En 1972 Soledad Norman vendió su casa a la familia Monroy Lozano.
-Pero antes de firmar los papeles nos hizo prometerle que si por alguna circunstancia llegábamos a venderla nos cercioráramos de que el comprador fuera mexicano. Ya en esa época los dueños de casi todos los edificios de por aquí eran extranjeros. No es que la señorita Norman tuviera algo contra ellos, sino que a su parecer en el corazón de la ciudad debían vivir familias mexicanas. Hubo un tiempo en que fue así, pero luego todas huyeron, excepto la nuestra. Seguiremos aquí, aunque las cosas hayan cambiado tanto.
Con auxilio de su hija María de Jesús, doña Lina pone en orden sus recuerdos:
-Esta calle era muy viable. Por aquí pasaban tres rutas de camiones: Ceylán, Tlalnepantla y La Villa. Las familias vivían en lo alto de las casas, abajo todo eran negocios buenos: una peletería muy elegante, el salón de belleza Elvira y la papelería El Surtidor. En las banquetas había comercio de todo, pero muy ordenado, no como ahora, que no hay por dónde caminar.

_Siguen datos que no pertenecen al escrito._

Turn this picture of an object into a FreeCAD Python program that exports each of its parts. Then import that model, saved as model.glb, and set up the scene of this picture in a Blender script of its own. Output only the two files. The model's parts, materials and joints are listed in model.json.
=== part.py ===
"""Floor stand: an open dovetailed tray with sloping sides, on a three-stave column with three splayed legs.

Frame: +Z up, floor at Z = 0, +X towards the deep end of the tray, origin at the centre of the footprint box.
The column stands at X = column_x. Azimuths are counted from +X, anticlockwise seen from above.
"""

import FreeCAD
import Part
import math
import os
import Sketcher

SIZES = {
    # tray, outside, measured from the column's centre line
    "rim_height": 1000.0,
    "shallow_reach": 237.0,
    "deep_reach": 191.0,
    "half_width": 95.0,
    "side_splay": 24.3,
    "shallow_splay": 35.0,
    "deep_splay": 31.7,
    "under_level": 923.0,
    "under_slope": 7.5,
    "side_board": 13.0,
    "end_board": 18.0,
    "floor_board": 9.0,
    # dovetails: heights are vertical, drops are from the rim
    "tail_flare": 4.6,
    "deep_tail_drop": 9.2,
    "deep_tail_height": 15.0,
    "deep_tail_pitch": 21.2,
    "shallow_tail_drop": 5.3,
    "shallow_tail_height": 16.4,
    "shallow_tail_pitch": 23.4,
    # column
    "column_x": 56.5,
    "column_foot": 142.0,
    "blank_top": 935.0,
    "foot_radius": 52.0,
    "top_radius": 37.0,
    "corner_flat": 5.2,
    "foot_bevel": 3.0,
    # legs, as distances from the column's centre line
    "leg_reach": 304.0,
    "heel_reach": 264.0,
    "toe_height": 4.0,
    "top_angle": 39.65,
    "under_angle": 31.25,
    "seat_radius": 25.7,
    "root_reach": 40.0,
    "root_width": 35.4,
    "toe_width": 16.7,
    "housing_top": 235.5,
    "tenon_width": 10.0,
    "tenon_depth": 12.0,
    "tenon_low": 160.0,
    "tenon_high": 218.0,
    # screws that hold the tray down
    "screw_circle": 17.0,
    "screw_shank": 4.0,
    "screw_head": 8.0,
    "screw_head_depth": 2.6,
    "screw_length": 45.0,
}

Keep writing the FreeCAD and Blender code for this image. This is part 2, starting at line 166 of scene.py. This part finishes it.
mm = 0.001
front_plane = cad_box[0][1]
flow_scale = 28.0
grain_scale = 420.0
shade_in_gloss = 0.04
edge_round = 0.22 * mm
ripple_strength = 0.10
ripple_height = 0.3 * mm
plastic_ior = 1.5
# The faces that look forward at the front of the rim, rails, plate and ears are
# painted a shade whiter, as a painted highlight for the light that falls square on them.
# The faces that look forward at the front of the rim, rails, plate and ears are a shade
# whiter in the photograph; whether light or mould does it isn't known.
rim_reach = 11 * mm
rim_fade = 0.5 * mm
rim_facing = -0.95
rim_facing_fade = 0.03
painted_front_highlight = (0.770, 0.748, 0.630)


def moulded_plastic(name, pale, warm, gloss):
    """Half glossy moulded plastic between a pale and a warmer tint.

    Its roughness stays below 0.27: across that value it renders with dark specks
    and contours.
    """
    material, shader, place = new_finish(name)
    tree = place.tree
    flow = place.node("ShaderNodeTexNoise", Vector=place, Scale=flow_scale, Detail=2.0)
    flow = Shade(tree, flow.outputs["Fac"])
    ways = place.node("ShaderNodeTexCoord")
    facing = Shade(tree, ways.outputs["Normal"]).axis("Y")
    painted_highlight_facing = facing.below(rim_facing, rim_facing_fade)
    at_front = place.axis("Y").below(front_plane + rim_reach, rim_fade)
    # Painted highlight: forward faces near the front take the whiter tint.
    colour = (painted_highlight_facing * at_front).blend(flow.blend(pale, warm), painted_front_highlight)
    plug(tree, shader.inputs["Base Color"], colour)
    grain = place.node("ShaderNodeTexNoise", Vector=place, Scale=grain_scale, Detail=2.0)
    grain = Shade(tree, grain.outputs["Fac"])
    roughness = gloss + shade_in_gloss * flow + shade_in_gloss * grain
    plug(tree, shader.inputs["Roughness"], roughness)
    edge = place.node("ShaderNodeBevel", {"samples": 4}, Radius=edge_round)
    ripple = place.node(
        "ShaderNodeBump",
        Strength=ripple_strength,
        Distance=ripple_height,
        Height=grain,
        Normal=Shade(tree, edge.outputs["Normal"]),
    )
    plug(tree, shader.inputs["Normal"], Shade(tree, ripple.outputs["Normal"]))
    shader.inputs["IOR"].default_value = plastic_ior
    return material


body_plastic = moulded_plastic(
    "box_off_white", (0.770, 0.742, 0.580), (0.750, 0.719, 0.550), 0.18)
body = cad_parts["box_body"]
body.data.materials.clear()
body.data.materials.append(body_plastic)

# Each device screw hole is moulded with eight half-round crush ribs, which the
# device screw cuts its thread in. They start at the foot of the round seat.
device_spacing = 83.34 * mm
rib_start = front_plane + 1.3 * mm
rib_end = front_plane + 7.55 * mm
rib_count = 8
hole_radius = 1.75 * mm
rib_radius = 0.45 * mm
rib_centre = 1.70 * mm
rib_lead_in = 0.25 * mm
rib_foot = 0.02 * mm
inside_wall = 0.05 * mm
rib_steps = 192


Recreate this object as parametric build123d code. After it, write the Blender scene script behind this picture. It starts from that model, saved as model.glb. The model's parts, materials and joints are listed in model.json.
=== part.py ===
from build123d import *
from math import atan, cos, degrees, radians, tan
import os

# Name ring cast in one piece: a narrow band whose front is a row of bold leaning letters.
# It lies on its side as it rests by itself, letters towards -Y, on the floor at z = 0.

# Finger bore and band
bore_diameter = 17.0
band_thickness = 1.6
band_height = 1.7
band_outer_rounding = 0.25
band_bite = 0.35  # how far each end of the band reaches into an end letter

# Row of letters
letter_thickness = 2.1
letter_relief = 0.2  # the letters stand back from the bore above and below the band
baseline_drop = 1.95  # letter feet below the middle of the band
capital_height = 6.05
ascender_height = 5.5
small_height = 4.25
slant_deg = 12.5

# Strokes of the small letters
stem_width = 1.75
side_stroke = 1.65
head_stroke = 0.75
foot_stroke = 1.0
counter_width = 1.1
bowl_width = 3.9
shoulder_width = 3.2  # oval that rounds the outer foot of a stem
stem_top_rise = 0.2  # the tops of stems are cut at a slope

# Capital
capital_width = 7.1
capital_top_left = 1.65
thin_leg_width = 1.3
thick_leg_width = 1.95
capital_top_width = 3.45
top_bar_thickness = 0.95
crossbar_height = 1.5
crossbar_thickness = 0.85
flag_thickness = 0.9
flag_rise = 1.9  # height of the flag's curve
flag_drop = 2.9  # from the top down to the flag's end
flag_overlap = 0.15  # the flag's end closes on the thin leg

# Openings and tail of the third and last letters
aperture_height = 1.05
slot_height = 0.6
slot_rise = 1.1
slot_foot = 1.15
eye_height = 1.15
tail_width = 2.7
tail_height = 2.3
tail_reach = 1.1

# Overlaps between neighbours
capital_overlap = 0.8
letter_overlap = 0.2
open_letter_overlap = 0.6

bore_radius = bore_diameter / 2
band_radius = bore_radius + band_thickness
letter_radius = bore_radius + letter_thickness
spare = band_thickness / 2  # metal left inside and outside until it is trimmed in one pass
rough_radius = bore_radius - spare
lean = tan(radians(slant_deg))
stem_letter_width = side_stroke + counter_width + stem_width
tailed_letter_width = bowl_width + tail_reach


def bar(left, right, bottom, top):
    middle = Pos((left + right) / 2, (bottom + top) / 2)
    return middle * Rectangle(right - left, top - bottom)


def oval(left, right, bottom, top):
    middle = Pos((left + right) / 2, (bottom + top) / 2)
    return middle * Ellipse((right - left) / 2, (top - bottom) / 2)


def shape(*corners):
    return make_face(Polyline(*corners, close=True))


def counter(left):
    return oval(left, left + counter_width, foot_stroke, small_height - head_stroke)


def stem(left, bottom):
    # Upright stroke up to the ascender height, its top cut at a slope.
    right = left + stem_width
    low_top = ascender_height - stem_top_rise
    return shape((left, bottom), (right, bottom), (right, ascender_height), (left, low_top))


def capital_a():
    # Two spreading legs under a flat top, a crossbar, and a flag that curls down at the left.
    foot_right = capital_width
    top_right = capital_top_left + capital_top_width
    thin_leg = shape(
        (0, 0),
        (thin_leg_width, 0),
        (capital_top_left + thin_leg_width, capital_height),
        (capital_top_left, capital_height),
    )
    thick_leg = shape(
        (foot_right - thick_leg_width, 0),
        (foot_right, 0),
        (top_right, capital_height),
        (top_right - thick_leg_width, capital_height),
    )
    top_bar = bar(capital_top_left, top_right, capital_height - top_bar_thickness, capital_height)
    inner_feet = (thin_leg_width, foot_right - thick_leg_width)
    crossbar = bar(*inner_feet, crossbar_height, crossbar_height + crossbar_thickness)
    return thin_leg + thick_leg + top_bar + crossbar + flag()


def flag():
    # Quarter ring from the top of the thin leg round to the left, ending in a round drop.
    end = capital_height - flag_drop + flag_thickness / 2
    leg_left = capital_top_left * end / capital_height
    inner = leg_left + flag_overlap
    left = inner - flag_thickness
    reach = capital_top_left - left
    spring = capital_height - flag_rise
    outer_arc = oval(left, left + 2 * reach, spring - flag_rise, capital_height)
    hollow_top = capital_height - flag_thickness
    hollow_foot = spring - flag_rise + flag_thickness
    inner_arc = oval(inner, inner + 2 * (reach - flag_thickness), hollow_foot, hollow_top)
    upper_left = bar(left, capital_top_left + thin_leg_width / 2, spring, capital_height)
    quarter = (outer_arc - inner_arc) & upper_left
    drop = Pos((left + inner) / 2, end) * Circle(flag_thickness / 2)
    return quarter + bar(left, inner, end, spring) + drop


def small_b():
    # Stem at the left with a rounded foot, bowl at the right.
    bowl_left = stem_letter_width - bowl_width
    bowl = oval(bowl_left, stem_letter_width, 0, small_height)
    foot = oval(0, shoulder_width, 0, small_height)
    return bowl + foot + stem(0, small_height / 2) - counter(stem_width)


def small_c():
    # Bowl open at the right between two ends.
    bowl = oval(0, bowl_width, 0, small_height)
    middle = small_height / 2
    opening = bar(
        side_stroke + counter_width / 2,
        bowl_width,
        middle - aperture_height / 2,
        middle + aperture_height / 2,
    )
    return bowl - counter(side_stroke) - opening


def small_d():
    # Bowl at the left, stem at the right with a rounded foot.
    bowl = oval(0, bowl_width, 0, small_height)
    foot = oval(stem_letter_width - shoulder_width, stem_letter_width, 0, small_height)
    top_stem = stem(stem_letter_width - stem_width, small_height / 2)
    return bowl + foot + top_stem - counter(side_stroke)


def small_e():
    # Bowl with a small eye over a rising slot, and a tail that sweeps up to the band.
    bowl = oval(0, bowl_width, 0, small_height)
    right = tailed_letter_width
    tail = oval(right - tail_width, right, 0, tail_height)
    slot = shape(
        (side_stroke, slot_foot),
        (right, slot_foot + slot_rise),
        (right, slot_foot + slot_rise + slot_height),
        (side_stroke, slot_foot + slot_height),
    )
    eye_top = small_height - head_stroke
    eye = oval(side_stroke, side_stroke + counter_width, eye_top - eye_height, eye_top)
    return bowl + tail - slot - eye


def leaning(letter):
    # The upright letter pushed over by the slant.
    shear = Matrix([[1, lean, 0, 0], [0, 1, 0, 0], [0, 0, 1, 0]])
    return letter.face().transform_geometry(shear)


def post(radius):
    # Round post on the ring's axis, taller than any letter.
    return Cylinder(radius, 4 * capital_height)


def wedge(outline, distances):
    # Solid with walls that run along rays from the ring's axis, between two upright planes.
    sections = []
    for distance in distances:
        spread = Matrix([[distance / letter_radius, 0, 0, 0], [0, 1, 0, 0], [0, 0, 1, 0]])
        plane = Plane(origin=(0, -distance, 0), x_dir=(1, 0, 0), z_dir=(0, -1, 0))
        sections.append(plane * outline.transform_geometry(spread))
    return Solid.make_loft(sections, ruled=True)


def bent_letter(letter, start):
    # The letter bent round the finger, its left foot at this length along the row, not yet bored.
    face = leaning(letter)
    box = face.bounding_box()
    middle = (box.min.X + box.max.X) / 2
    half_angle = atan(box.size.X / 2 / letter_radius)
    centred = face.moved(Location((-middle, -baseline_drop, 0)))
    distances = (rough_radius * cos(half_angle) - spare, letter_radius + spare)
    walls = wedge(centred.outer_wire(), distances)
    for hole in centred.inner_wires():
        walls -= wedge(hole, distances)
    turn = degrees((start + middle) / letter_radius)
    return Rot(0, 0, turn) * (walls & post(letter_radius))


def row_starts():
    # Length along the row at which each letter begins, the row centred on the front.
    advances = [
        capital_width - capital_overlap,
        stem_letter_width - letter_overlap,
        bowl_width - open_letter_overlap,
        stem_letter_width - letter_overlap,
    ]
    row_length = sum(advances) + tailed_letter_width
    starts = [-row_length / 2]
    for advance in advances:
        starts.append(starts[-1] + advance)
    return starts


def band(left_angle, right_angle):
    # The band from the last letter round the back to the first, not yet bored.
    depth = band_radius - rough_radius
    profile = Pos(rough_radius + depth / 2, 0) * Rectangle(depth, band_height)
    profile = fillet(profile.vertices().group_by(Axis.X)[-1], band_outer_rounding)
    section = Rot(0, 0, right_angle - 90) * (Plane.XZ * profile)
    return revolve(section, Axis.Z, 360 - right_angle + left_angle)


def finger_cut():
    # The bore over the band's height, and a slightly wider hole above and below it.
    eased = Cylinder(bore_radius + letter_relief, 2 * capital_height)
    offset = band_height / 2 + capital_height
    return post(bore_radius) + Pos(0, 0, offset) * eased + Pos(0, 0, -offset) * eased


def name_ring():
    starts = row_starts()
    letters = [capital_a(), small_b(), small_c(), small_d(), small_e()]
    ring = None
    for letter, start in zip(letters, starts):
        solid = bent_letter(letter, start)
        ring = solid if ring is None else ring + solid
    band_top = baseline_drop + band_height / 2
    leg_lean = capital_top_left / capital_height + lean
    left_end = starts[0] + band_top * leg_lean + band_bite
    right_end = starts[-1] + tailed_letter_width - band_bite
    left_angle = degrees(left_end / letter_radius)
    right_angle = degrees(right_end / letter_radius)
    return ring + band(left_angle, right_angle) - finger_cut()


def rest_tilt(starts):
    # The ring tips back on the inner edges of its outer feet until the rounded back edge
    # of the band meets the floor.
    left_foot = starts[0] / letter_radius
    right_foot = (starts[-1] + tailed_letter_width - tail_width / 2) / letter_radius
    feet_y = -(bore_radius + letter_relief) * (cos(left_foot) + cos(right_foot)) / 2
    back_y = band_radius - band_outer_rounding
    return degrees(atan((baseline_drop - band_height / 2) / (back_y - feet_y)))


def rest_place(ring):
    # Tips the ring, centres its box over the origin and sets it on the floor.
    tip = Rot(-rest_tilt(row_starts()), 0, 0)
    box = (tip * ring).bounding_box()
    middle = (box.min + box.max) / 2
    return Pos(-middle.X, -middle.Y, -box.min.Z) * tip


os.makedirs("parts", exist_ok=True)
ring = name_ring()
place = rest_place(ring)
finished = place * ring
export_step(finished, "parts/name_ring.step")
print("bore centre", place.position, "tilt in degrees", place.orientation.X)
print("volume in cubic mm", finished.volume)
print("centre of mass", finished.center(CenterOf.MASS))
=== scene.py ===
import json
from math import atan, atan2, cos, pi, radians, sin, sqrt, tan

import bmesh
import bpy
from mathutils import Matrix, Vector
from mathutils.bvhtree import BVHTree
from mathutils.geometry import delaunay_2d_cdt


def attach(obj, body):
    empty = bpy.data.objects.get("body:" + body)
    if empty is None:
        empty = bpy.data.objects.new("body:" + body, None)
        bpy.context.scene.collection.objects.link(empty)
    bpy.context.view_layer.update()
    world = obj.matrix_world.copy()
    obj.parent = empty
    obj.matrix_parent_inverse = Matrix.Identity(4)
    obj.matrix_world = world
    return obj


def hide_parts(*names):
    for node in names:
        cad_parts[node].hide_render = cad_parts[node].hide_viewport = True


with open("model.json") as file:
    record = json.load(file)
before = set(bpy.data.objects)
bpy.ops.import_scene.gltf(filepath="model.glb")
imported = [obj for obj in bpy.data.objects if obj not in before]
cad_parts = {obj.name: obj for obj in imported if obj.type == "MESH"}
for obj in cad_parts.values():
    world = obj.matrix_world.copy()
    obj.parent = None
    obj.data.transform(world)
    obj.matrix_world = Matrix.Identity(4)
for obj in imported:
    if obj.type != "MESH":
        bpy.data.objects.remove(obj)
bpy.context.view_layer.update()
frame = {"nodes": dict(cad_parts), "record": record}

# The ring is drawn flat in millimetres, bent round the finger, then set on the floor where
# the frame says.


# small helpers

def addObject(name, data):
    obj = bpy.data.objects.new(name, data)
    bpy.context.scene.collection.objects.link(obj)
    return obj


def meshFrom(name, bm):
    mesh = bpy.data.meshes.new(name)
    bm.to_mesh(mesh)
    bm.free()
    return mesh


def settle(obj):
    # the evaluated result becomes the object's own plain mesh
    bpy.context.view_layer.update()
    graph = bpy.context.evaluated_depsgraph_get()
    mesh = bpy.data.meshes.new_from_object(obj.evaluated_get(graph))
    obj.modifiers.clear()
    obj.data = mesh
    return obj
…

En opinión de doña Lina los terremotos, la crisis económica y los cambios políticos determinaron la última y más dramática modificación en la zona:
-Antes del 85 esta parte del Centro era habitacional y todos nos conocíamos. Con los sismos hubo muchos derrumbes. La gente se espantó y ya no quiso seguir viviendo por esta zona: las casas se convirtieron en bodegas y llegó a trabajar en ellas mucha gente de fuera. El PRI perdió su fuerza. El partido, a lo mejor sólo por el interés del voto, ayudaba a la gente a solucionar los problemas. Los perredistas no lo hacen. Pero antes influyó en el deterioro el presidente López Portillo. El ordenó que muchas calles fueran peatonales. No pensó en que al dejarnos sin transportes quedábamos incomunicados, y menos imaginó que esas calles vacías iban a propiciar el comercio ambulante. Mientras estuvo al frente de los vendedores, Guillermina Rico los mantuvo controlados; ahora cada grupo, y son muchos, tiene su propia lideresa y no se ponen de acuerdo.
Habitante del Centro desde 1940 -cuando el mayor peligro eran los retintineros y ejercía su control Lola La Zacatera-, doña Lina ha visto su gloria y su caída, pero afirma que ella y su familia seguirán viviendo en Zapata 44:
-Las mañanas son preciosas: nos despierta el tañido de las campanas. Luego empiezan a llegar los comerciantes y la calle se anima mucho, hasta demasiado; pero antes de las seis todo queda desierto. Lo único que vemos son las filas y filas de puestos. Mi familia y yo nos quedamos solitos, reviviendo nuestros recuerdos y escuchando el silencio. A veces he oído cosas raras: una respiración como de niño. No le temo. Es natural en una casa donde ha habido tanta vida y tanta muerte.